When we were opening our Ideal Org in Sacramento and he came up for that opening and there were a number of us who had been very integral to creating that and helping to make that happen and he just kind of came into a room with us and was just chatting with all of us and everyone was just kind of standing in bit of a half circle. And he knew most of us personally and there were one or two people that he hadn’t met before and so he was kind of like hugging those of us he knew and you know, and he kind of got to this one woman and, you know, I could see there was a moment where he kind of, you know, he was just going to address—and she’s like, “Don’t I get a hug?” and he was like right there, great, you know, it’s sort of like I could see him sort of take the moment to assess what she was comfortable with and what, you know, he was perfectly willing but everybody has their own willingness for something like that. But she was all about it, she’s like, “No I want a…” You know, people want to be close to him. They want to engage with him because he is so personable and you know and you can just … he’s a real person.
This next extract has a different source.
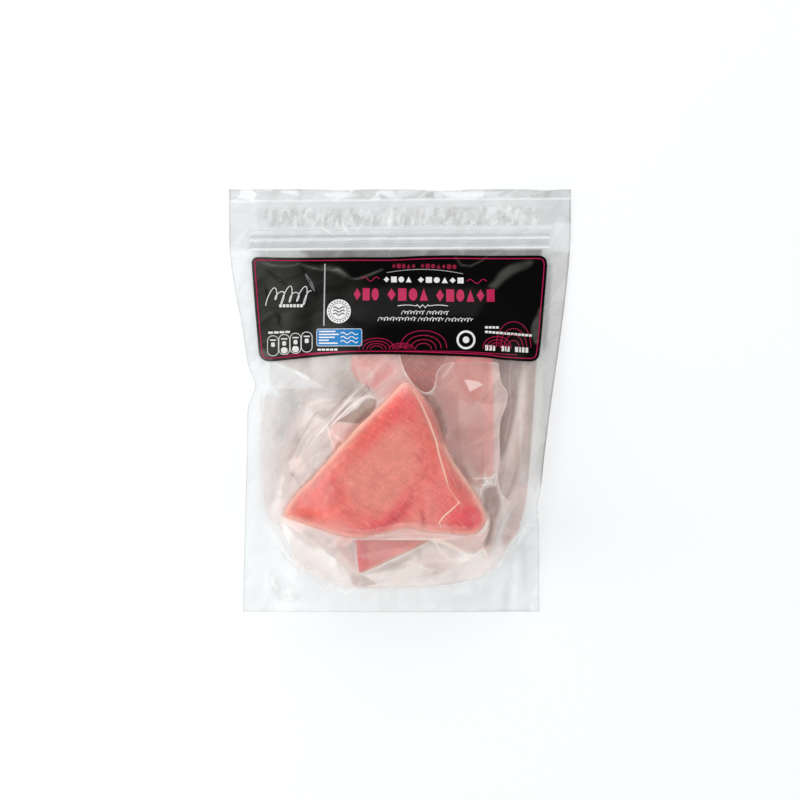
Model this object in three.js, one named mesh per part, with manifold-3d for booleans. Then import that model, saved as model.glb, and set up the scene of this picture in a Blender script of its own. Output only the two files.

A good leader needs to be more concerned about the people he is leading than his own personal position, status, importance, and I very much see that with Mr. Miscavige. That it isn’t about him. He’s not interested in being the focal point or trying to garner attention or admiration or anything like that. He’s interested in doing an effective job.

You follow a leader like that, that says, “Great, I’ll lead the way.” You know, “I’m not sending the troops in, I’m leading the troops in,” you know. And that’s very much what I see him doing.